Currently, Nokia is trading for 13.4 forward earnings, which is a little high, given the company's recent history, and compared with the more stable competitors. For example, Apple trades for 12.4 times forward earnings, and we don't have to worry about Apple being profitable this year. Google also trades for less at 12.7 times forward earnings. If an investor is looking for a long shot, Research In Motion (RIMM) is available for 7.3 times forward earnings. Moreover, the issue with Research In Motion isn't profitability, but rather margins and growth.

So, as beat up as Nokia is, it still may be overvalued. The company lost money last year, mainly because the company maintained its research and development levels, despite declining margins and revenue. Investors should actually be happy about that, because research and development is just about the only way to save this firm. As far as cash flow, it looks like Nokia will be able to keep the lights on for a few more years without problems. Unless the new Lumia 900 is a smash hit, investors need to stay away.

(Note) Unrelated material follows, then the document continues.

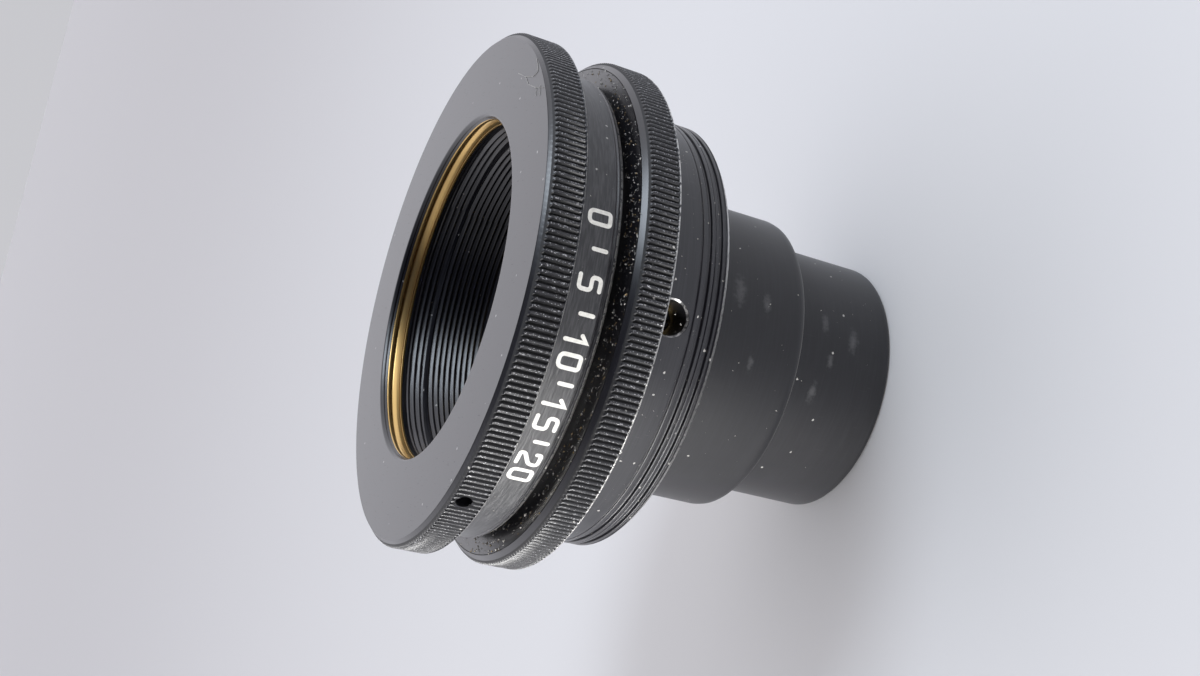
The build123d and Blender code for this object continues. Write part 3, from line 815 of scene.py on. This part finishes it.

Unfortunately, the early reviews for the Lumia 900 are not good. Without the Lumia 900 becoming the savior it is billed to be, there is really no hope for Nokia as an investment. Particularly not now as Nokia shares are currently trading at a valuation over Apple and Google. It's too bad, because I happen to miss the days of the simple phone. I currently enjoy my Blackberry, despite its floundering creator Research In Motion. From a business perspective, my tough, long-lasting reliable Blackberry is simply no match for a fragile, finicky iPhone. What is Research In Motion thinking selling me a phone without glass on it! From an investment standpoint, Nokia and Research In Motion are simply not in the same ballpark as Apple and Google. Keep an eye on Nokia, but keep an eye on the valuation. The company is a niche play at best.

Disclosure: I have no positions in any stocks mentioned, and no plans to initiate any positions within the next 72 hours.